PS: instead of angle t, we can also use vectors to parametrize the function f, leading to better accuracy.

[klopyrev]

I think you are making this problem too complicated. Convex Hull is not needed at all. I did it just using the concept of rotating all the points by an angle 0<=t<pi/2. That's 90*. With the points rotated, you can find the minx, maxx, miny, maxx and the smallest square will have the side max(maxx-minx, maxy-miny). No convex hull needed. And like it was said already, the minumum of this function f(t) is needed. To find the minimum of the function, you can use tertiary search, but you have to be careful, since there may be local minimums, as well as the absolute minumum. As for the details on how to take care of that, you have to figure it out. My solution is the fastest right now at 0.012 seconds, but I don't think it will hold for much longer.

[sclo]

convex hull is required for the proofs that my ternary search will in fact find the solution. I.e. the function is either concave up, or linear.

I believe that this method is called rotating caliper.

PS: my method is O(nlogn + nD) where D is the number of iterations that I use in the ternary search. I just use D=100.

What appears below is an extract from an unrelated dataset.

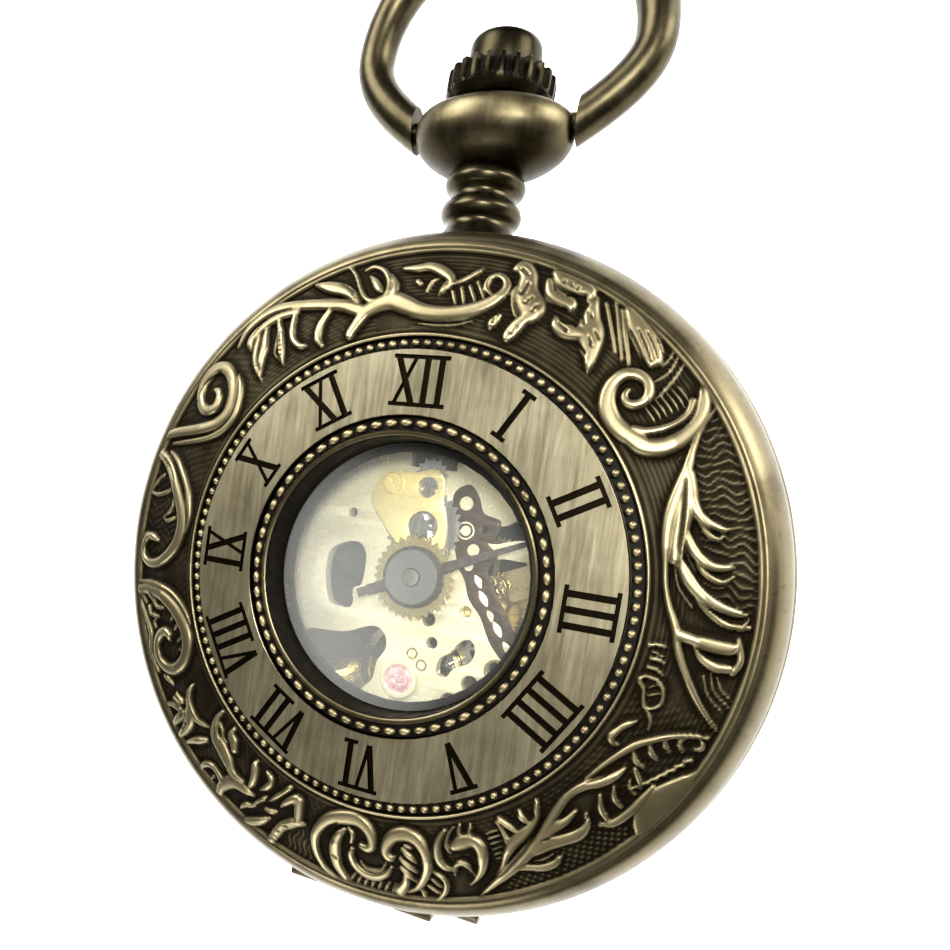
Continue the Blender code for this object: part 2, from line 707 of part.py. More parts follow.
def winding_parts():
    ratchet_phase = towards(BARREL, CROWN_WHEEL)
    barrel_joint = joint_empty("ratchet_joint", *BARREL, 0)
    wheel(
        "ratchet_wheel", BARREL, gear_outline(RATCHET_TEETH, WINDING_MODULE, ratchet_phase),
        [circle(0, 0, 0.85, 16)], RATCHET_Z, "steel", barrel_joint,
    )
    hub = turned(
        "barrel_arbor",
        [
            (0, 6.5), (0.3, 6.5), (0.3, 6.2), (1.1, 6.2), (1.1, 4.95), (0.8, 4.95), (0.8, 3.45), (1.4, 3.45),
            (1.4, 3.25), (0, 3.25),
        ],
        20, x=BARREL[0], y=BARREL[1],
    )
    finish_part(hub, "steel", barrel_joint)
    crown_phase = meshed_phase(BARREL, CROWN_WHEEL, RATCHET_TEETH, CROWN_WHEEL_TEETH, ratchet_phase)
    crown_joint = joint_empty("crown_wheel_joint", *CROWN_WHEEL, 0)
    wheel(
        "crown_wheel", CROWN_WHEEL, gear_outline(CROWN_WHEEL_TEETH, WINDING_MODULE, crown_phase),
        [circle(0, 0, 0.55, 16)], RATCHET_Z, "steel", crown_joint,
    )
    screw_head("crown_wheel_screw", *CROWN_WHEEL, 1.0, 3.2, 3.45, 0.8)

    click = plate(
        "click",
        [hull([(-9.6, 7.1, 0.55), (-8.6, 6.7, 0.22), (-8.35, 6.75, 0.08)]), circle(-9.6, 7.1, 0.22, 10)],
        *RATCHET_Z,
    )
    finish_part(click, "steel")
    spring_path = [(-9.9 + 0.35 * math.sin(t * 0.5), 8.0 + 0.32 * t, 3.68) for t in range(9)]
    finish_part(wire("click_spring", spring_path, [0.09] * 9, 0), "steel")

    barrel_phase = towards(BARREL, CENTRE)
    drum_joint = joint_empty("barrel_joint", *BARREL, 0)
    drum = wheel(
        "barrel", BARREL, gear_outline(BARREL_TEETH, BARREL_MODULE, barrel_phase),
        [circle(0, 0, 4.6, 24)], (5.0, 5.3), "gilt", drum_joint,
    )
    wall = turned(
        "barrel_wall",
        [(1.2, 6.1), (5.0, 6.1), (5.0, 5.15), (4.6, 5.15), (4.6, 5.85), (1.2, 5.85)],
        24, x=BARREL[0], y=BARREL[1],
    )
    combine(drum, wall, "UNION")
    cover = turned(
        "barrel_cover", [(1.2, 5.2), (4.55, 5.2), (4.55, 5.02), (1.2, 5.02)], 24, x=BARREL[0], y=BARREL[1]
    )
    finish_part(cover, "gilt", drum_joint)
    turns, per_turn = 3, 12
    coil = []
    for i in range(turns * per_turn + 1):
        angle = 2 * math.pi * i / per_turn
        radius = 1.4 + 2.9 * i / (turns * per_turn)
        coil.append((*polar(radius, angle, *BARREL), 5.52))
    finish_part(wire("mainspring", coil, [0.2] * len(coil), 0), "steel", drum_joint)


def train_parts():
    barrel_phase = towards(BARREL, CENTRE)
    centre_joint = joint_empty("minute_joint", *CENTRE, 0)
    centre_pinion_phase = meshed_phase(BARREL, CENTRE, BARREL_TEETH, CENTRE_PINION_TEETH, barrel_phase)
    arbor(
        "centre_pinion", CENTRE, gear_outline(CENTRE_PINION_TEETH, BARREL_MODULE, centre_pinion_phase),
        (5.0, 6.1), (4.05, 7.6), 0.3, "steel", centre_joint,
    )
    centre_phase = towards(CENTRE, THIRD)
    wheel(
        "centre_wheel", CENTRE, gear_outline(CENTRE_TEETH, CENTRE_MODULE, centre_phase),
        [circle(0, 0, 0.35, 12)] + spoke_gaps(1.1, 3.7, 4, 0.5), (6.2, 6.4), "gilt", centre_joint,
    )
    third_joint = joint_empty("third_joint", *THIRD, 0)
    phase = meshed_phase(CENTRE, THIRD, CENTRE_TEETH, THIRD_PINION_TEETH, centre_phase)
    arbor(
        "third_pinion", THIRD, gear_outline(THIRD_PINION_TEETH, CENTRE_MODULE, phase),
        (6.1, 6.5), (4.3, 6.55), 0.2, "steel", third_joint,
    )
    third_phase = towards(THIRD, FOURTH)
    wheel(
        "third_wheel", THIRD, gear_outline(THIRD_TEETH, THIRD_MODULE, third_phase),
        [circle(0, 0, 0.24, 10)] + spoke_gaps(0.9, 2.9, 4, 0.4), (5.4, 5.55), "gilt", third_joint,
    )
    fourth_joint = joint_empty("fourth_joint", *FOURTH, 0)
    phase = meshed_phase(THIRD, FOURTH, THIRD_TEETH, FOURTH_PINION_TEETH, third_phase)
    arbor(
        "fourth_pinion", FOURTH, gear_outline(FOURTH_PINION_TEETH, THIRD_MODULE, phase),
        (5.25, 5.7), (4.3, 6.55), 0.2, "steel", fourth_joint,
    )
    fourth_phase = towards(FOURTH, ESCAPE)
    wheel(
        "fourth_wheel", FOURTH, gear_outline(FOURTH_TEETH, FOURTH_MODULE, fourth_phase),
        [circle(0, 0, 0.24, 10)] + spoke_gaps(0.8, 2.5, 4, 0.35), (5.88, 6.03), "gilt", fourth_joint,
    )
    escape_joint = joint_empty("escape_joint", *ESCAPE, 0)
    phase = meshed_phase(FOURTH, ESCAPE, FOURTH_TEETH, ESCAPE_PINION_TEETH, fourth_phase)
    arbor(
        "escape_pinion", ESCAPE, gear_outline(ESCAPE_PINION_TEETH, FOURTH_MODULE, phase),
        (5.75, 6.2), (4.3, 6.55), 0.15, "steel", escape_joint,
    )
    wheel(
        "escape_wheel", ESCAPE, escape_outline(ESCAPE_TEETH, ESCAPE_R, towards(ESCAPE, PALLET)),
        [circle(0, 0, 0.19, 10)] + spoke_gaps(0.6, 1.35, 4, 0.25), (5.05, 5.2), "steel", escape_joint,
    )


def escapement_parts():
    upper = [
        (2.72, 0.12), (2.72, 0.3), (2.3, 0.24), (2.0, 0.11), (0.42, 0.13), (0.3, 0.5),
        (-0.1, 1.4), (-0.5, 1.5), (-0.68, 1.32), (-0.42, 1.05), (-0.2, 0.35),
    ]
    outline = [(x, -y) for x, y in upper] + [(x, y) for x, y in reversed(upper)]
    placed = turned_by(outline, LEVER_ANGLE + math.pi)
    pallet_joint = joint_empty("pallet_joint", *PALLET, 0)
    fork = plate("pallet_fork", [placed], 5.05, 5.2, x=PALLET[0], y=PALLET[1])
    combine(fork, rod("pallet_arbor", 0.14, 4.98, 6.5, 10, x=PALLET[0], y=PALLET[1]), "UNION")
    finish_part(fork, "steel", pallet_joint)

    balance_joint = joint_empty("balance_joint", *BALANCE, 0)
    gaps = spoke_gaps(0.9, 3.85, 2, 0.6, LEVER_ANGLE + math.pi / 2, arc_points=9)
    holes = [circle(0, 0, 0.25, 10)] + gaps
    wheel("balance_wheel", BALANCE, circle(0, 0, 4.4, 32), holes, (4.15, 4.6), "gilt", balance_joint)
    staff = turned(
        "balance_staff",
        [
            (0, 7.6), (0.1, 7.6), (0.1, 6.0), (0.2, 5.3), (0.35, 5.3), (0.35, 5.0),
            (0.2, 4.9), (0.2, 3.9), (0.1, 3.7), (0.1, 3.2), (0, 3.2),
        ],
        12, x=BALANCE[0], y=BALANCE[1],
    )
    finish_part(staff, "steel", balance_joint)
    turns, per_turn = 4, 10
    coil = []
    for i in range(turns * per_turn + 1):
        angle = 2 * math.pi * i / per_turn
        radius = 0.55 + 2.3 * i / (turns * per_turn)
        coil.append((*polar(radius, angle, *BALANCE), 3.85))
    finish_part(wire("hairspring", coil, [0.06] * len(coil), 0), "blued")


# ---------------------------------------------------------------- dial side
def hand(name, outline, holes, z, parent):
    return finish_part(plate(name, [turned_by(outline, HAND_ANGLE)] + holes, *z), "blued", parent)


def hand_outline(hub, tail, reach, root_half, tip_half):
    """A hub with a stub tail and a tapering blade, pointing along +X."""
    blade = math.asin(root_half / hub)
    arc = [blade + (math.pi - 2 * blade) * i / 10 for i in range(11)]
    upper = [polar(hub, a) for a in arc]
    lower = [(x, -y) for x, y in reversed(upper)]
    return [(reach, -tip_half), (reach, tip_half)] + upper + [(-tail, root_half), (-tail, -root_half)] + lower


def motion_parts():
    centre_joint = bpy.data.objects["minute_joint"]
    cannon_phase = towards(CENTRE, MINUTE)
    minute_phase = meshed_phase(CENTRE, MINUTE, CANNON_TEETH, MINUTE_TEETH, cannon_phase)
    cannon_teeth = gear_outline(CANNON_TEETH, MOTION_MODULE, cannon_phase)
    cannon = plate("cannon_pinion", [cannon_teeth], *MOTION_Z)
    combine(cannon, rod("cannon_pipe", 0.6, MOTION_Z[0] + 0.05, 9.0, 16), "UNION")
    finish_part(cannon, "steel", centre_joint)
    hand(
        "minute_hand", hand_outline(1.9, 4.2, 12.6, 0.32, 0.08), [circle(0, 0, 0.65, 16)],
        MINUTE_HAND_Z, centre_joint,
    )

    hour_joint = joint_empty("hour_joint", *CENTRE, 0)
    minute_pinion_phase = towards(MINUTE, CENTRE)
    hour_phase = meshed_phase(MINUTE, CENTRE, MINUTE_PINION_TEETH, HOUR_TEETH, minute_pinion_phase)
    hour_teeth = gear_outline(HOUR_TEETH, MOTION_MODULE, hour_phase)
    hour = plate("hour_wheel", [hour_teeth, circle(0, 0, 0.7, 16)], *HOUR_WHEEL_Z)
    pipe = turned("hour_pipe", [(0.7, 8.72), (0.95, 8.72), (0.95, 8.3), (0.7, 8.3)], 16)
    combine(hour, pipe, "UNION")
    finish_part(hour, "gilt", hour_joint)
    hand("hour_hand", hand_outline(2.2, 3.5, 8.6, 0.4, 0.1), [circle(0, 0, 1.0, 16)], HOUR_HAND_Z, hour_joint)

    minute_joint = joint_empty("minute_wheel_joint", *MINUTE, 0)
    teeth = gear_outline(MINUTE_TEETH, MOTION_MODULE, minute_phase)
    wheel_body = plate("minute_wheel", [teeth], *MOTION_Z, x=MINUTE[0], y=MINUTE[1])
    leaf_outline = gear_outline(MINUTE_PINION_TEETH, MOTION_MODULE, minute_pinion_phase)
    leaves = plate(
        "minute_wheel_pinion", [leaf_outline], MOTION_Z[0] + 0.1, 8.42, x=MINUTE[0], y=MINUTE[1]
    )
    combine(wheel_body, leaves, "UNION")
    finish_part(wheel_body, "steel", minute_joint)

    setting_joint = joint_empty("setting_joint", *SETTING, 0)
    setting_phase = meshed_phase(MINUTE, SETTING, MINUTE_TEETH, SETTING_TEETH, minute_phase)
    wheel(
        "setting_wheel", SETTING, gear_outline(SETTING_TEETH, MOTION_MODULE, setting_phase),
        [circle(0, 0, 0.3, 10)], MOTION_Z, "steel", setting_joint,
    )


clear_scene()
PARTS = new_collection("pocket_watch")
CUTTERS = new_collection("cutters")
case_parts()
cover_parts()
pendant_parts()
crown_parts()
plate_parts()
winding_parts()
train_parts()
escapement_parts()
motion_parts()
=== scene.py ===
"""Looks of a half-hunter pocket watch: an embossed bronze lid over a gilt skeleton movement."""

import json
import math

import bmesh
import bpy
import numpy as np
from mathutils import Matrix, Vector


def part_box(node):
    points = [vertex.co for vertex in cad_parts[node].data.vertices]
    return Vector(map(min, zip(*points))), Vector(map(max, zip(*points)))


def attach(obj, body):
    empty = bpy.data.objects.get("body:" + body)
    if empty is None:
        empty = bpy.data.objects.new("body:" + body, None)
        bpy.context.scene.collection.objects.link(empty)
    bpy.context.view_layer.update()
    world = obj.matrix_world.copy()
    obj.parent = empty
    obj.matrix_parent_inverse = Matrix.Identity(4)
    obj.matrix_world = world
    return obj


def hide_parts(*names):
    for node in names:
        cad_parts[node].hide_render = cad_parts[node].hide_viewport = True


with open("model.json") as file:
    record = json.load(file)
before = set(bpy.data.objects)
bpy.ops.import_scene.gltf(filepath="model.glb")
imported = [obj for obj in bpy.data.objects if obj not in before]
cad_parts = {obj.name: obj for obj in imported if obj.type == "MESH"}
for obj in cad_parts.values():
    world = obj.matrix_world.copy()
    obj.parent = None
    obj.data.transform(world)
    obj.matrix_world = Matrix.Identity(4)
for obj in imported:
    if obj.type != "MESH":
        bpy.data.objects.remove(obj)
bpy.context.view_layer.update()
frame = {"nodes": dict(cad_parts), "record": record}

MM = 0.001
FULL_TURN = 2 * math.pi
QUARTER_TURN = math.pi / 2
SHARP = 32.0

# ---------------------------------------------------------------- sizes, in millimetres
CASE_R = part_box("case_band")[1][0] / MM
LID_R = 23.22
LID_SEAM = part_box("case_band")[1][2] / MM + 0.12
FACE_Z = 13.2
STEM_Z = 6.0
WINDOW_R = 9.07
CHAPTER_IN, CHAPTER_OUT = 10.4, 14.64
RELIEF_IN, RELIEF_OUT = 15.45, 21.5
HINGE_Y, HINGE_Z, HINGE_R = -22.75, 6.45, 0.85
HINGE_FLAT_Y = -22.65
KNUCKLE_ENDS = (-8.2, -5.5, -2.7, 2.7, 5.5, 8.2)
KNUCKLE_GAP, HINGE_BORE, SOFT_EDGE = 0.05, 0.42, 0.12
PIVOT_Y = 31.5
BOW_CENTRE_Y, BOW_HALF_WIDTH, BOW_HALF_HEIGHT, BOW_WIRE_R = 36.6, 9.75, 8.85, 1.32
BOW_REACH, BOW_PINCH, BOW_STEPS = 129, 0.92, 72
BOW_END = 5.74
BULB_FLATNESS = 0.72


# ---------------------------------------------------------------- camera, floor and light
CAMERA_SPOT, CAMERA_NEAR = (17.6, 3.31, 60.39), 1.0
CAMERA_RIGHT, CAMERA_BACK = (0.9016, 0.1467, -0.4069), (0.3978, 0.0881, 0.9132)
CAMERA_LENS, CAMERA_SENSOR, CAMERA_SHIFT = 29.61, 36.0, (0.137, 0.120)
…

It is also clear how to derive O(n^2*logn + n^2*D) solution from my solution that is much much easier.

[David Kjaer]

Why do you use 0<=t<=180.. Every polygon you get by rotating beyond 90 degrees is just a reflection of one you've already seen....

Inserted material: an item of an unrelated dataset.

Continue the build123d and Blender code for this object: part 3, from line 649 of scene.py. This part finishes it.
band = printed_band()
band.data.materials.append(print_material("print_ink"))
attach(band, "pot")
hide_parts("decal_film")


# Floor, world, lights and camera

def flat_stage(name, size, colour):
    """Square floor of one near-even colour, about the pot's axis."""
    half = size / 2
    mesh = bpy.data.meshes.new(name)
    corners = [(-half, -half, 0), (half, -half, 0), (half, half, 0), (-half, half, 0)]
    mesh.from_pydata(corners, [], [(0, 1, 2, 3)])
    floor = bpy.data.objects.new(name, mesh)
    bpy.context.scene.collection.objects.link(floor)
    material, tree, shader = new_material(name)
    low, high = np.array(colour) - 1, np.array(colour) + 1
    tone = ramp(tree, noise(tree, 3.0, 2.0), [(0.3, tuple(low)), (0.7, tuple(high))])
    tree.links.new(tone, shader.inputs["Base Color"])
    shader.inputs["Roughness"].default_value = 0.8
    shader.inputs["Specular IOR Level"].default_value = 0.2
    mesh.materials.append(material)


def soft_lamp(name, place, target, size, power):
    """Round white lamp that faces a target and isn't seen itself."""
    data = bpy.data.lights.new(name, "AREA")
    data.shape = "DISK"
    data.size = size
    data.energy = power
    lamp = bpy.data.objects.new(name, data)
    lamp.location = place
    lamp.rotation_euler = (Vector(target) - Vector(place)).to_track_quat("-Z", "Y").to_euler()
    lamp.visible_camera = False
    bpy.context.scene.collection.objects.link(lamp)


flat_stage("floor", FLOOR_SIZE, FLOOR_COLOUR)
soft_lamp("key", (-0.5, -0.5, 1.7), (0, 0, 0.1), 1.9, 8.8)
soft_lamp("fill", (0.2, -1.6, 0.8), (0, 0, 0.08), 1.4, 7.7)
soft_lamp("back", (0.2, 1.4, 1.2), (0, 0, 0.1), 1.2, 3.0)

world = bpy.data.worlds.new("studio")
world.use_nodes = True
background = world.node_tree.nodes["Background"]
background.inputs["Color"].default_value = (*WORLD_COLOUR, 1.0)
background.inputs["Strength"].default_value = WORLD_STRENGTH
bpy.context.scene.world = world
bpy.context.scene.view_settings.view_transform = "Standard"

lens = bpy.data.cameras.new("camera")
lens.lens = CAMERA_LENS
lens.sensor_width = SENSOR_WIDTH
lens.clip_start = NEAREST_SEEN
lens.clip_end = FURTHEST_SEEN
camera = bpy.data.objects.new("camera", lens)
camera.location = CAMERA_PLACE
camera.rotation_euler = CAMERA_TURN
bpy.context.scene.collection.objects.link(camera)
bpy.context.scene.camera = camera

To klopyrev.. My approach is almost exactly the same as yours, and I got AC in 0.078, so you're record might stand for a while...

[klopyrev]

If only there weren't people like Loiane Groner, my solution would still be the fastest at 0.012. Anyone else want to get 0.000 seconds? The test input/output is on the Waterloo Programming Contest website.

[sclo]

I mean 0<=t<90, that was my mistake.

[andysoft]

and why do I get WA then?? I rotate points...

Code: Select all

#include <cstdio>
#include <math.h>
#include <iostream>
#include <cstdlib>

const
	double PI = 3.14159265358979323846;

using namespace std;
void f(double &x,double &y,double beta) {
double xt,yt;
  xt = x*cos(beta) - y*sin(beta);
  yt = x*sin(beta) + y*cos(beta);
  x = xt;
  y = yt;
}
double abs2 (double n) {
	return n<0?-n:n;
}
double max2(double a, double b) {
	return a>b?a:b;
}

int main(int argc, char* argv[]) {


 int ci,cn;
 int i,n;
  double x[51],y[51],x1[51],y1[51];
  double minx,maxx,miny,maxy,e1,ans,alpha;

	cin >> cn;

  for (ci=1;ci<=cn;ci++) {
	cin >> n;
	for (i=1;i<=n;i++)
		cin >> x[i] >> y[i];

	alpha = 0;
	for (i=1;i<=n;i++) {
		x1[i] = x[i];
		y1[i] = y[i];
	}

	ans = 20000000;
	while (alpha<=PI){
	for (i=1;i<=n;i++) {
		x[i] = x1[i];
		y[i] = y1[i];
	}
	  minx = 2000000;
	  maxx = -minx;
	  miny = minx;
	  maxy = -minx;

	  for (i=1;i<=n;i++) {
		f(x[i],y[i],alpha);
		if (x[i]<minx)
		  minx = x[i];
		if (x[i]>maxx)
		  maxx = x[i];
		if (y[i]<miny)
		  miny = y[i];
		if (y[i]>maxy)
		  maxy = y[i];
	  }

	  e1 = max2(abs2(minx-maxx),abs2(miny-maxy));
	  e1 = e1*e1;

	  if (e1<ans)
		ans = e1;

	  alpha = alpha + PI/2000.0;
	}
	printf("%.2f\n",ans+0.00001);
  }
	return 0;
}

[sclo]

andysoft: your program doesn't use any ternary search, so your solution might not be accurate enough.

[andysoft]

Well, I have read google and wiki about the Ternary Search, but please explain me the use of it in this task. In pseudo code this algo looks nearly this way:

Code: Select all

function ternarySearch(f, left, right, absolutePrecision) 
//left and right are the current bounds; the maximum is between them
    if (right-left < absolutePrecision) return (left+right)/2
    leftThird := (left*2+right)/3
    rightThird := (left+right*2)/3
    if (f(leftThird) < f(rightThird))
        return ternarySearch(f, leftThird, right, absolutePrecision)
    else
        return ternarySearch(f, left, rightThird, absolutePrecision)
end

But what is the function "f" in our task? I cannot understand.
Thanx in advance.

[Wei-Ming Chen]

I think f() is the value of the function you want to find the max/min

In this problem, f(x) means "the area of the smallest square containing all of the points"

[sclo]

Note that the code above finds the maximum, not the minimum.
Well, also to solve this problem, you need to figure out what the left and right values should be. That's because the ternary search will only find the minimum if there is only one local minimum between left and right.

[sith]

Hi

Can anybody explain correctness of problem sample input.

Why the square for this case is 242. I believe that it has to be 40. Where is my mistake?

4
10 1
10 -1
-10 1
-10 -1

[brianfry713]

To cover the holes with an area of 40 you'd have to use a rectangle not a square.